In common with Charles Morrison and virtually all politicians and mainstream economists, Belloc and Chesterton assumed that the only way workers or anyone else could legitimately acquire capital ownership is to cut their consumption and accumulate money savings. Even when he acknowledged that capital acquisition could be financed with borrowed money, Belloc assumed that personal savings are still required to cover consumption needs while the new capital is formed and put into production.

G.K. Chesterton

 

Requiring workers to save before they can purchase shares in the company that employs them is unnecessary, as Kelso pointed out. It is only necessary that the workers obtain credit to purchase the shares, and that the company produce and distribute profits sufficient to repay the acquisition loan. This is the basic theory of the Employee Stock Ownership Plan (ESOP) that Kelso invented.
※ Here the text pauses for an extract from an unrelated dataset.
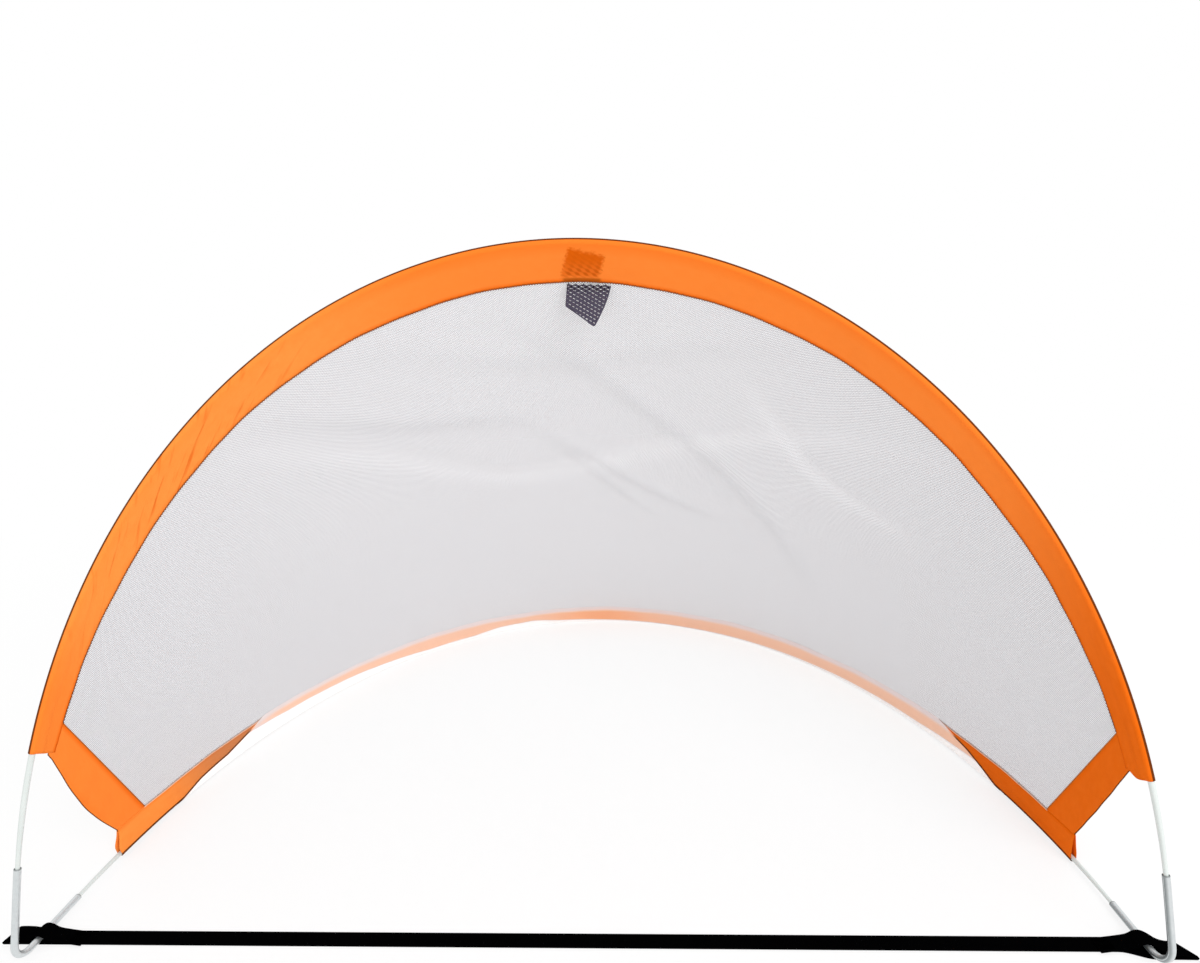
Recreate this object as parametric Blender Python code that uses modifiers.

Money and Credit. Belloc missed the importance of the financial system in determining patterns of capital ownership. Consistent with a past savings orientation, he regarded the modern system of finance as a result, not a cause of concentrated capital ownership. As he said,

Credit is not a vital element in all societies, it is not a permanent and general social, economic or political problem. The modern function of credit is of comparatively recent development; it has already gone woefully wrong and appears to be approaching catastrophe. Credit, then, is only a local and ephemeral issue. Nevertheless it must be dealt with, because for the moment it monstrously overshadows our civic life.

Consequently, Belloc’s recommendations regarding money and credit were directed to minimizing its importance and removing its influence from society as far as possible.


 

Taxation. As the popes noted and Belloc agreed, a high level of taxation acts both to destroy existing ownership and inhibit or prevent a program of expanded capital ownership from being successful. Kelso proposed making dividends paid by corporations tax-deductible, and then treated as ordinary taxable income by recipients. If dividends were used to make payments on a capital acquisition loan, however, any taxes would be deferred until the capital was sold, i.e., total sale proceeds would be considered taxable income unless used to acquire other capital.
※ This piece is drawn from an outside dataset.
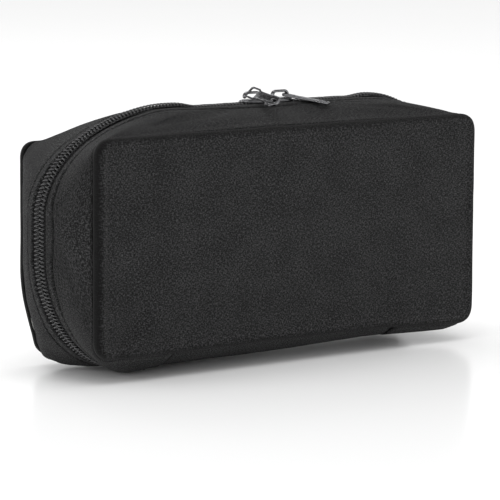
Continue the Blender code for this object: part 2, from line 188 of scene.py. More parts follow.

CESJ would also simplify personal taxation by abolishing all personal taxes except for a single-rate income tax. This single rate would be adjusted annually to meet current government expenses and reduce and finally eliminate existing debt. The tax would be imposed on all personal income from all sources above a level sufficient for a family to meet its basic needs, including shelter, healthcare, and education. By setting the income exemption at a realistic level sufficient to meet basic needs adequately, the effective tax rate would be zero or a small percentage at lower levels of income, and a larger percentage at higher income levels.


 

For example, given a single tax rate of 40%, a non-dependent exemption of $30,000, and a dependent exemption of $20,000, a family of four would pay no taxes on the first $100,000 of income, assuming that family income is aggregated for tax purposes. The effective tax rate on $200,000 of aggregate family income would be 20% or $20,000, while on $1 million would be 36% or $360,000.
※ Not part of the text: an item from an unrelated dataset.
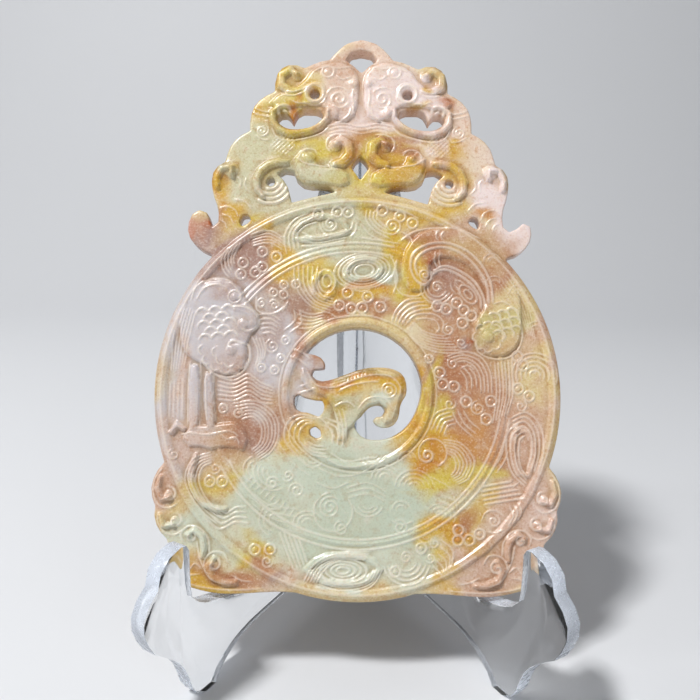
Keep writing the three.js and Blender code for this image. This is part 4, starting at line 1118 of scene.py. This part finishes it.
def attribute(nodes, name, output="Fac"):
    """What the mesh holds at each point under this name."""
    node = nodes.new("ShaderNodeAttribute")
    node.attribute_name = name
    return node.outputs[output]


print("helpers for materials ready")

# %% Jade material
BROWN_CLOUD = (0.80, 0.58, 0.38)
GREY_VEIN = (0.72, 0.60, 0.50)
BROWN_SPECK = (0.76, 0.50, 0.30)
# a light grain in the stone, and also the tint of the painted highlight on the raised threads
LIGHT_GRAIN_AND_HIGHLIGHT = (0.84, 0.76, 0.66)
DARK_GRAIN = (0.68, 0.44, 0.28)
# painted shade in the hollows, mixed with the patina held there
HOLLOW_SHADE_AND_PATINA = (0.66, 0.53, 0.38)
JADE_IOR = 1.6
GLOW_WEIGHT, GLOW_RADIUS, GLOW_DEPTH = 0.2, (1.0, 0.7, 0.4), 0.6 * MM
PORES = (0.25, 0.1 * MM)  # strength and depth of the finest unevenness

jade_material, nodes, links, shader = new_material("jade")
where = nodes.new("ShaderNodeTexCoord").outputs["Object"]
skin_node = attribute(nodes, "skin", "Color")
line_node, hollow_node = attribute(nodes, "line"), attribute(nodes, "hollow")
warmth_node = attribute(nodes, "warmth")
clouds = noise(nodes, links, where, 95.0, detail=5.0)
veins = noise(nodes, links, where, 260.0, detail=6.0, roughness=0.7)
speckle = noise(nodes, links, where, 700.0)
grain = noise(nodes, links, where, 2300.0)


def in_skin(value, low, high, amount):
    """A noise mask that is full in the warm skin and nearly gone in the pale stone."""
    node = nodes.new("ShaderNodeMath")
    node.operation = "MULTIPLY"
    links.new(ramp(nodes, links, value, low, high, 0.0, amount), node.inputs[0])
    links.new(warmth_node, node.inputs[1])
    return node.outputs[0]


base = mixed(nodes, links, in_skin(clouds, 0.42, 0.68, 0.4), skin_node, BROWN_CLOUD, "MULTIPLY")
base = mixed(nodes, links, in_skin(veins, 0.56, 0.70, 0.5), base, GREY_VEIN)
base = mixed(nodes, links, in_skin(speckle, 0.54, 0.68, 0.5), base, BROWN_SPECK, "MULTIPLY")
base = mixed(nodes, links, in_skin(grain, 0.55, 0.66, 0.3), base, LIGHT_GRAIN_AND_HIGHLIGHT)
base = mixed(nodes, links, in_skin(grain, 0.45, 0.34, 0.45), base, DARK_GRAIN, "MULTIPLY")
# painted shade and patina: the deeper a point lies below its surroundings, the darker it is made
sunk = ramp(nodes, links, hollow_node, 0.2, 1.0, 0.0, 0.8)
base = mixed(nodes, links, sunk, base, HOLLOW_SHADE_AND_PATINA, "MULTIPLY")
# painted highlight: the raised threads are lightened, as where their tops catch the light
painted_thread_highlight = mixed(nodes, links, 0.42, base, LIGHT_GRAIN_AND_HIGHLIGHT)
base = mixed(nodes, links, ramp(nodes, links, line_node, 0.2, 0.8, 0.0, 0.85), base, painted_thread_highlight)
links.new(base, shader.inputs["Base Color"])
links.new(ramp(nodes, links, veins, 0.3, 0.75, 0.24, 0.44), shader.inputs["Roughness"])
shader.inputs["IOR"].default_value = JADE_IOR
shader.inputs["Subsurface Weight"].default_value = GLOW_WEIGHT
shader.inputs["Subsurface Radius"].default_value = GLOW_RADIUS
shader.inputs["Subsurface Scale"].default_value = GLOW_DEPTH
bump = nodes.new("ShaderNodeBump")
bump.inputs["Strength"].default_value, bump.inputs["Distance"].default_value = PORES
links.new(speckle, bump.inputs["Height"])
links.new(bump.outputs["Normal"], shader.inputs["Normal"])
jade.data.materials.clear()
jade.data.materials.append(jade_material)
print("jade material has", len(nodes), "nodes")

# %% [markdown]
# ## The acrylic plates
#
# The two plates are laser-cut from clear sheet. Their solids have the right outline and slots, so
# each piece starts as a copy of its solid, merged into one skin, and gets a tiny bevel along every
# edge to catch the light. The cut edges are a shade bluer, and frosted, so they scatter light where
# the sheet's faces let it through. Both use one shader group for their fine scratches.

# %% Bevelled plates
BEVEL = 0.25 * MM
WELD = 0.001 * MM  # corners closer than this are one
SAME_PLANE = math.radians(1)  # neighbours that turn less than this become one face
FLAT_TURN = math.radians(35)  # a sharper edge than this is bevelled


def plate_piece(node_name, name):
    """A merged copy of a plate's solid with bevelled edges."""
    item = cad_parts[node_name].copy()
    item.data = item.data.copy()
    item.name = name
    item.parent = None
    for key in list(item.keys()):
        del item[key]
    bpy.context.scene.collection.objects.link(item)
    net = bmesh.new()
    net.from_mesh(item.data)
    bmesh.ops.remove_doubles(net, verts=net.verts, dist=WELD)
    bmesh.ops.dissolve_limit(net, angle_limit=SAME_PLANE, verts=net.verts, edges=net.edges)
    net.to_mesh(item.data)
    net.free()
    bevel = item.modifiers.new("bevel", "BEVEL")
    bevel.width = BEVEL
    bevel.segments = 2
    bevel.limit_method = "ANGLE"
    bevel.angle_limit = FLAT_TURN
    applied(item)
    item.data.shade_smooth()
    item.data.set_sharp_from_angle(angle=FLAT_TURN)
    return item


plates = {side: plate_piece("stand_plate_" + side, "plate_" + side) for side in ("left", "right")}
print("plates:", [(side, len(plate.data.polygons)) for side, plate in plates.items()], "faces")

# %% Clear acrylic
ACRYLIC_IOR = 1.49
FACE_TINT, EDGE_TINT = (0.97, 0.985, 1.0), (0.84, 0.90, 1.0)
SCRATCH_DETAIL = 3.0
SCRATCH_SPAN = (0.4, 0.75)  # noise from here to here goes from polished to scratched


def polish_group():
    """A shader group that both acrylics use: a roughness that wanders a little, as fine scratches do."""
    group = bpy.data.node_groups.new("worn polish", "ShaderNodeTree")
    for name, way in (("Fineness", "INPUT"), ("Polished", "INPUT"), ("Scratched", "INPUT"),
                      ("Roughness", "OUTPUT")):
        group.interface.new_socket(name, in_out=way, socket_type="NodeSocketFloat")
    nodes, links = group.nodes, group.links
    given, result = nodes.new("NodeGroupInput"), nodes.new("NodeGroupOutput")
    where = nodes.new("ShaderNodeTexCoord").outputs["Object"]
    scratches = nodes.new("ShaderNodeTexNoise")
    scratches.inputs["Detail"].default_value = SCRATCH_DETAIL
    links.new(where, scratches.inputs["Vector"])
    links.new(given.outputs["Fineness"], scratches.inputs["Scale"])
    span = nodes.new("ShaderNodeMapRange")
    span.inputs["From Min"].default_value, span.inputs["From Max"].default_value = SCRATCH_SPAN
    links.new(scratches.outputs["Fac"], span.inputs["Value"])
    links.new(given.outputs["Polished"], span.inputs["To Min"])
    links.new(given.outputs["Scratched"], span.inputs["To Max"])
    links.new(span.outputs["Result"], result.inputs["Roughness"])
    return group


worn_polish = polish_group()


def acrylic(name, tint, clearness, fineness, polished, scratched):
    """Clear plastic with plain values for how much light goes through; the shared group roughens it."""
    material, nodes, links, shader = new_material(name)
    shader.inputs["Base Color"].default_value = (*tint, 1.0)
    shader.inputs["Transmission Weight"].default_value = clearness
    shader.inputs["IOR"].default_value = ACRYLIC_IOR
    shader.inputs["Metallic"].default_value = 0.0
    wear = nodes.new("ShaderNodeGroup")
    wear.node_tree = worn_polish
    for socket, value in (("Fineness", fineness), ("Polished", polished), ("Scratched", scratched)):
        wear.inputs[socket].default_value = value
    links.new(wear.outputs["Roughness"], shader.inputs["Roughness"])
    return material


sheet_face = acrylic("acrylic_face", FACE_TINT, 1.0, 300.0, 0.01, 0.07)
cut_edge = acrylic("acrylic_cut_edge", EDGE_TINT, 0.5, 900.0, 0.22, 0.42)
print("acrylics:", sheet_face.name, "and", cut_edge.name)

# %% Materials on the plates
ALONG_SHEET = 0.9  # a face whose normal agrees with the sheet's by this much is part of the sheet's face

for side, plate in plates.items():
    plate.data.materials.clear()
    plate.data.materials.append(sheet_face)
    plate.data.materials.append(cut_edge)
    normals = np.empty(len(plate.data.polygons) * 3, np.float32)
    plate.data.polygons.foreach_get("normal", normals)
    areas = np.empty(len(plate.data.polygons), np.float32)
    plate.data.polygons.foreach_get("area", areas)
    normals = normals.reshape(-1, 3)
    sheet_normal = normals[np.argmax(areas)]
    is_edge = np.abs(normals @ sheet_normal) < ALONG_SHEET
    plate.data.polygons.foreach_set("material_index", is_edge.astype(np.int32))
    plate.data.update()
    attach(plate, "root")
    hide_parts("stand_plate_" + side)
    print(plate.name, len(plate.data.polygons), "faces,", int(is_edge.sum()), "of them edges")

# %% [markdown]
# ## Floor and light
#
# A plain pale floor curves up behind. The main light is a soft square high on the left, placed so
# that the polished jade doesn't throw it straight at the camera. A wide weak one from the front right
# fills the shadows, and a faint low strip from the left grazes the relief.

# %% Floor
FLOOR_HALF = 0.9  # metres, as all of the floor's sizes
FLOOR_FRONT = -1.2
SWEEP_START = 0.35
SWEEP_RADIUS = 0.35
WALL_TOP = 1.6
FLOOR_GREY = (0.70, 0.71, 0.73)


def sweep():
    """A floor that runs back, bends up through a quarter circle and rises as a wall."""
    bend = np.linspace(0, math.pi / 2, 24)
    back, up = SWEEP_RADIUS * np.sin(bend), SWEEP_RADIUS * (1 - np.cos(bend))
    curved = np.column_stack([SWEEP_START + back, up])
    run = np.concatenate([[[FLOOR_FRONT, 0.0]], curved, [[SWEEP_START + SWEEP_RADIUS, WALL_TOP]]])
    across = np.linspace(-FLOOR_HALF, FLOOR_HALF, 2)
    grid = np.array([(x, y, z) for y, z in run for x in across])
    quads = [(2 * k, 2 * k + 1, 2 * k + 3, 2 * k + 2) for k in range(len(run) - 1)]
    mesh = bpy.data.meshes.new("floor")
    mesh.from_pydata(grid.tolist(), [], quads)
    mesh.shade_smooth()
    item = bpy.data.objects.new("floor", mesh)
    bpy.context.scene.collection.objects.link(item)
    return item


floor = sweep()
floor_material, nodes, links, shader = new_material("floor")
shader.inputs["Base Color"].default_value = (*FLOOR_GREY, 1.0)
shader.inputs["Roughness"].default_value = 0.6
floor.data.materials.append(floor_material)
print("floor", 2 * FLOOR_HALF, "m wide")

# %% Light
LIGHT_AIM = (0, 0, 0.06)  # the middle of the disc, metres
SKY_TINT, SKY_STRENGTH = (0.95, 0.97, 1.0), 0.22


def soft_light(name, at, size, power):
    """An area light at a place in metres, turned towards the disc."""
    data = bpy.data.lights.new(name, "AREA")
    data.shape = "RECTANGLE"
    data.size, data.size_y = size
    data.energy = power
    item = bpy.data.objects.new(name, data)
    item.location = at
    item.rotation_mode = "QUATERNION"
    item.rotation_quaternion = Vector(np.array(LIGHT_AIM) - np.array(at)).to_track_quat("-Z", "Y")
    bpy.context.scene.collection.objects.link(item)
    return item


soft_light("key", (-0.42, -0.32, 0.92), (0.14, 0.14), 10.0)
soft_light("fill", (0.45, -0.60, 0.25), (0.35, 0.35), 0.9)
soft_light("graze", (-0.60, -0.16, 0.40), (0.06, 0.20), 0.4)
sky = bpy.data.worlds.new("world")
bpy.context.scene.world = sky
sky.use_nodes = True
sky.node_tree.nodes["Background"].inputs["Color"].default_value = (*SKY_TINT, 1.0)
sky.node_tree.nodes["Background"].inputs["Strength"].default_value = SKY_STRENGTH
bpy.context.scene.view_settings.view_transform = "Standard"

# %% Finish: the scene is brought up to date
bpy.context.view_layer.update()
By making dividends tax-deductible at the corporate level, corporations would be encouraged to pay out all earnings, thereby avoiding all corporate income taxes, and restoring owners’ traditional right to the full stream of income from what they own. Dividends would be treated as ordinary income by the recipient, unless used to purchase a pre-determined amount of qualified capital assets, usually in the form of newly issued shares representing new growth. By permitting people to defer taxes on any income used to purchase capital assets up to the statutory limit, people could accumulate a capital stake using pre-tax income.

Retail Distribution. Belloc assumed that small owners would mean small enterprises, which would be at a disadvantage when marketing to the consumer. The Just Third Way solution is the same as that for large-scale production: small owners participating in large-scale distribution on the same terms as large owners.

Sustainability of Initial Efforts. Belloc was rightfully concerned that, in the (to him) unlikely event capital ownership once again became widespread, large enterprises would take unfair advantage of smaller ones and drive them out of business. To protect small ownership, especially in its infancy, Belloc proposed the formation of legally established and protected guilds, similar to those of the Middle Ages.


 

Here again Belloc was blinded to some extent by his insistence that “small ownership” (widespread capital ownership) necessarily means many owners of small enterprises as sole proprietorships instead of many owners of large enterprises as joint stock companies. CESJ’s solution is essentially the same as Belloc’s, but with some improvements.

Instead of artificially protecting small owners by giving them favorable legal treatment such as government subsidies or putting restrictions on large enterprises, the market should determine the optimal size of enterprises. Unfair competition and monopolies should obviously be prevented or punished legally, but there should not be punitive measures taken against enterprises whether large or small when there has been no wrongdoing.

As for the interests of small owners (as distinct from small enterprises), Belloc was correct. Some sort of organization should be formed to protect the interests of small owners against large owners and to ensure that they enjoy the full rights of private property.

What to call these organizations is, of course, a matter of preference, but CESJ proposes what it calls “Ownership Unions.” Ownership unions would go beyond the wage system’s limitations and conflict orientation of traditional labor and craft unions.

Similar in concept to the Medieval guilds (which were associations of owners), ownership unions would serve a much broader constituency — today’s non-owners as well as minority shareholders — by assisting them to organize and transform themselves into worker- and citizen-owners, and then secure and protect their ownership rights.